In JMS there are standard properties JMSXGroupID and JMSXGroupSeq (take a closer look 'cause they are tricky)
and each implementation has extended features like BEA Unit-of-Order or ActiveMQ Total Ordering.
But you seem more oriented on AMQP that I don’t know…
Good Luck and let me know

@Jason
Like you I’ve been thinking to a command store (something like this: http://www.eaipatterns.com/MessageStore.html) where the commandbus try to write before dispatching to the handler.
But the problem is more on the event side than on the command side.
Second, filtering duplicate seems tricky cause, I think, you can legitimately reissue an identical command.
But you can’t reissue the same command as a reaction to the same event. So, as you stated, you need to associate the originating event if available.
But how to check on command equality? Since command is a value object you need to implement carefully hashcode, including the eventid, and all the meaningful properties.
I don’t know wich solution is better. At first sight Clusters seem a cleaner and formally correct way to deal with the problem.

Best regards

Domenico

Allard · September 19, 2011, 7:22am

Hi Domenico,

the cluster selection logic is as you described. But in some cases you can preconstruct clusters and return the most suitable instance. You can use meta data to (for example) set the queue or cluster name if you use any.

The EventBusTerminal is the only instance that needs to know about the actual messaging implementation used. For the AMQP implementation, all it needs to do is set up a consumer for each cluster which forwards each incoming message to its cluster.

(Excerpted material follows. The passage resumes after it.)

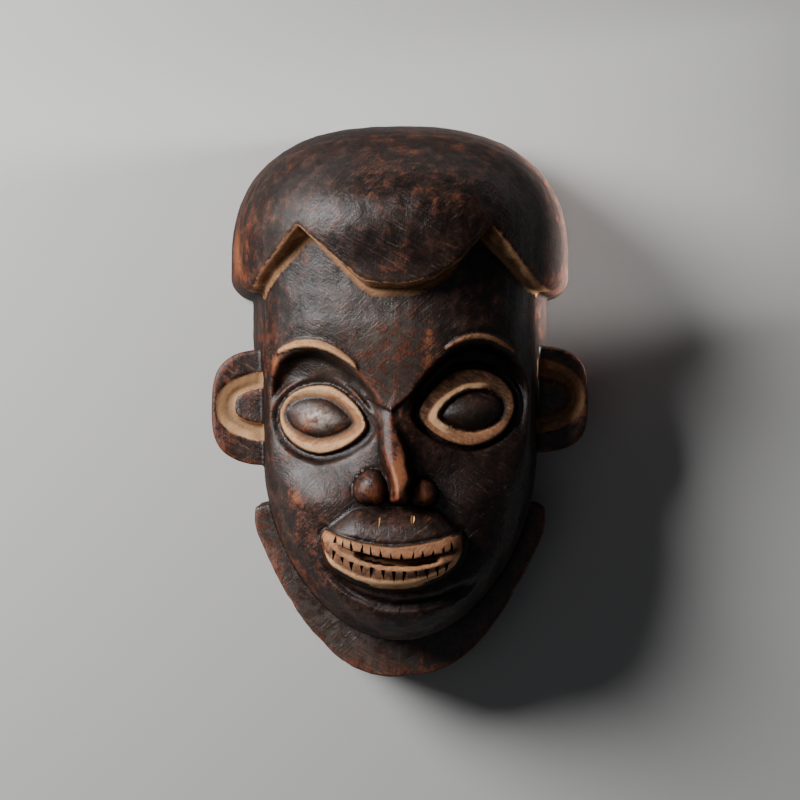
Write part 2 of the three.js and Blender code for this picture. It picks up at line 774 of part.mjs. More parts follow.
function toothCut(x, line, reach) {
  const y = mouthLine(x, line);
  const z = faceHeight(x, y) + BAND_RISE;
  const w = TOOTH_CUT_WIDTH / 2;
  const back = -Math.sign(reach) * TOOTH_CUT_OVERLAP;
  const ring = (dz) => [
    new THREE.Vector3(x - w, y + back, z + dz),
    new THREE.Vector3(x + w, y + back, z + dz),
    new THREE.Vector3(x, y + reach, z + dz),
  ];
  const rings = [ring(-TOOTH_CUT_DEPTH), ring(TOOTH_CUT_DEPTH)];
  if (reach < 0) {
    rings.forEach((r) => r.reverse());
  }
  return loft(rings);
}

// A half oval that grows from the head's side.
function earOutline(side, oval, inset, z) {
  const ring = [];
  const reach = oval.reach - EAR_ROOT_X - inset;
  for (let i = 0; i <= EAR_STEPS; i++) {
    const a = (i / EAR_STEPS - 0.5) * Math.PI;
    const x = EAR_ROOT_X + reach * Math.pow(Math.max(0, Math.cos(a)), 2 / oval.power);
    const y = oval.middle + (oval.half - inset) * signedPower(Math.sin(a), 2 / oval.power);
    ring.push(new THREE.Vector3(side * x, y, z));
  }
  return side > 0 ? ring : ring.reverse();
}

function ear({ side, rim, groove, boss }) {
  const low = EAR_FRONT_Z - EAR_THICKNESS;
  const slab = loft([
    earOutline(side, rim, EAR_REAR_INSET, low),
    earOutline(side, rim, 0, low + EAR_REAR_ROUND),
    earOutline(side, rim, 0, EAR_FRONT_Z - EAR_FRONT_ROUND),
    earOutline(side, rim, EAR_FRONT_ROUND, EAR_FRONT_Z),
  ]);
  const floor = EAR_FRONT_Z - EAR_GROOVE_DEPTH;
  const trench = loft([
    earOutline(side, groove, EAR_GROOVE_RUN, floor),
    earOutline(side, groove, 0, EAR_FRONT_Z),
    earOutline(side, groove, 0, EAR_FRONT_Z + PAST_THE_RIM),
  ]);
  const island = loft([
    earOutline(side, boss, -BOSS_FLARE, floor - PAST_THE_RIM),
    earOutline(side, boss, 0, EAR_FRONT_Z - BOSS_DROP),
  ]);
  return slab.subtract(trench).add(island);
}

function collar() {
  const outline = [];
  for (let i = 0; i <= COLLAR_STEPS; i++) {
    const x = COLLAR_HALF_WIDTH * Math.sin((i / COLLAR_STEPS - 0.5) * Math.PI);
    const lift = Math.pow(Math.abs(x) / COLLAR_HALF_WIDTH, COLLAR_POWER);
    outline.push(new THREE.Vector2(x, mix(COLLAR_BOTTOM_Y, COLLAR_TOP_Y - COLLAR_END_DROP, lift)));
  }
  outline.push(new THREE.Vector2(COLLAR_HALF_WIDTH, COLLAR_TOP_Y));
  const shoulder = COLLAR_HALF_WIDTH - COLLAR_SHOULDER_IN;
  outline.push(new THREE.Vector2(shoulder, COLLAR_TOP_Y + COLLAR_SHOULDER_UP));
  outline.push(new THREE.Vector2(-shoulder, COLLAR_TOP_Y + COLLAR_SHOULDER_UP));
  outline.push(new THREE.Vector2(-COLLAR_HALF_WIDTH, COLLAR_TOP_Y));
  const height = COLLAR_TOP_Y - COLLAR_BOTTOM_Y;
  const front = (p) => COLLAR_FRONT_Z - COLLAR_FALL * ((COLLAR_TOP_Y - p.y) / height);
  const level = (z) => outline.map((p) => new THREE.Vector3(p.x, p.y, z(p)));
  return loft([level(() => 0), level(front)]);
}

function hollow() {
  const rings = [];
  for (let k = 0; k <= HOLLOW_LEVELS; k++) {
    const t = Math.sin((k / HOLLOW_LEVELS) * (Math.PI / 2)) * HOLLOW_ROOF_SHARE;
    const z = k === 0 ? -PAST_THE_RIM : HOLLOW_DEPTH * t;
    const scale = dome(t, HOLLOW_ROUND);
    const ring = [];
    for (let i = 0; i < HOLLOW_STEPS; i++) {
      const a = (i / HOLLOW_STEPS) * 2 * Math.PI;
      const x = HOLLOW_HALF_WIDTH * scale * signedPower(Math.cos(a), 2 / HOLLOW_ROUND);
      const reach = Math.sin(a) > 0 ? HOLLOW_TOP_Y - HOLLOW_MIDDLE_Y : HOLLOW_MIDDLE_Y - HOLLOW_BOTTOM_Y;
      const y = HOLLOW_MIDDLE_Y + reach * scale * signedPower(Math.sin(a), 2 / HOLLOW_ROUND);
      ring.push(new THREE.Vector3(x, y, z));
    }
    rings.push(ring);
  }
  return loft(rings);
}

function mask() {
  let body = head().add(cap()).add(collar());
  EARS.forEach((e) => {
    body = body.add(ear(e));
  });
  ALAE.forEach((wing) => {
    body = body.add(ala(wing));
  });
  BROWS.forEach((b) => {
    body = body.add(brow(b));
  });
  EYES.forEach((eye) => {
    body = body.subtract(eyePit(eye)).add(eyePlug(eye));
  });
  body = body.add(lipBand()).subtract(mouthGap());
  for (let i = 0; i < TOOTH_COUNT; i++) {
    const x = mix(TOOTH_LEFT_X, TOOTH_RIGHT_X, i / (TOOTH_COUNT - 1));
    body = body.subtract(toothCut(x, UPPER_TEETH, UPPER_CUT_HEIGHT));
    body = body.subtract(toothCut(x, LOWER_TEETH, -LOWER_CUT_HEIGHT));
  }
  return body.subtract(hollow());
}

function toMesh(name, made) {
  const mesh = made.getMesh();
  const positions = new Float32Array(mesh.numVert * 3);
  for (let i = 0; i < mesh.numVert; i++) {
    positions.set(mesh.vertProperties.subarray(i * mesh.numProp, i * mesh.numProp + 3), i * 3);
  }
  const geometry = new THREE.BufferGeometry();
  geometry.setAttribute("position", new THREE.BufferAttribute(positions, 3));
  geometry.setIndex(new THREE.BufferAttribute(new Uint32Array(mesh.triVerts), 1));
  const wood = new THREE.MeshStandardMaterial({ color: WOOD_COLOUR, roughness: WOOD_ROUGHNESS });
  const out = new THREE.Mesh(geometry, wood);
  out.name = name;
  return out;
}

const group = new THREE.Group();
group.position.y = -MIDDLE_Y;
group.add(toMesh("mask", mask()));

export default group;
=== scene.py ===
# %% [markdown]
# # A carved wooden face mask
# The frame is loaded first. It holds the measured solid. The fine surface made below stands for it, since
# tool marks, tooth cuts and worn clay are finer than a solid needs to be.
# %% Load the frame
import math
import bpy
import numpy as np
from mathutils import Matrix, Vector


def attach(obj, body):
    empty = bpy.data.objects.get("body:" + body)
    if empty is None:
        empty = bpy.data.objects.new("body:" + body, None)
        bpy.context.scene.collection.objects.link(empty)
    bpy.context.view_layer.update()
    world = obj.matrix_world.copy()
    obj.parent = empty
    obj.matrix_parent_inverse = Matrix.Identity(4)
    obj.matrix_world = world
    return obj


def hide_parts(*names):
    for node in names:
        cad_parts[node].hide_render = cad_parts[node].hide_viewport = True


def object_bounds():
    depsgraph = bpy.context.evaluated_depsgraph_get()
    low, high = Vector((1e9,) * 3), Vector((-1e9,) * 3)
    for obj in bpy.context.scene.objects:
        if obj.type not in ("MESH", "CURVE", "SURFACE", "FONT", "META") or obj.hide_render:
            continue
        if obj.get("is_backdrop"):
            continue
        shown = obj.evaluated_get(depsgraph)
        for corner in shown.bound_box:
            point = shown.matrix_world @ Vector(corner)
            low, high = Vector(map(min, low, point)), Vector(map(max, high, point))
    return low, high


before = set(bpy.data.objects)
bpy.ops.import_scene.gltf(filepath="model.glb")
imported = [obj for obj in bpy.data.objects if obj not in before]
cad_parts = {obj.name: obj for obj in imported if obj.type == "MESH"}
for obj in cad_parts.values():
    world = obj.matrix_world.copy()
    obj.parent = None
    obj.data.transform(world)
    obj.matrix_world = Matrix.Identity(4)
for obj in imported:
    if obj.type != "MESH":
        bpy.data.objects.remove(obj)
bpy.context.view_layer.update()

# %% [markdown]
# The camera comes first. The photo was taken square in front of the face, so the camera looks straight
# down on the lying mask from two metres, with the crown at the top of the picture. The lens takes in 600 mm
# at the depth of the face.
# %% Camera
MM = 0.001
CAMERA_HEIGHT, CAMERA_Y = 2.0, -0.0005
FIELD_WIDTH, FIELD_DEPTH = 0.6, 0.1
SENSOR_WIDTH = 36.0
camera_data = bpy.data.cameras.new("camera")
camera_data.sensor_width = SENSOR_WIDTH
camera_data.lens = SENSOR_WIDTH * (CAMERA_HEIGHT - FIELD_DEPTH) / FIELD_WIDTH
camera = bpy.data.objects.new("camera", camera_data)
camera.location = (0.0, CAMERA_Y, CAMERA_HEIGHT)
camera.rotation_euler = (0.0, 0.0, 0.0)
bpy.context.scene.collection.objects.link(camera)
bpy.context.scene.camera = camera
print("lens", round(camera_data.lens, 1), "mm")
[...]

That’s 1 responsibility.

I hope to find the time to release 1.2 during this week. There is still some documentation left to do.

Cheers,

Allard

Erik_van_Oosten · September 19, 2011, 10:00am

Hi Allard,

Apache Kafka supports this brilliantly. I also like their naming schema. They talk about consumers and consumer groups. A consumer group negotiates through zookeeper which partition (a label added to each message) goes to which consumer in the group.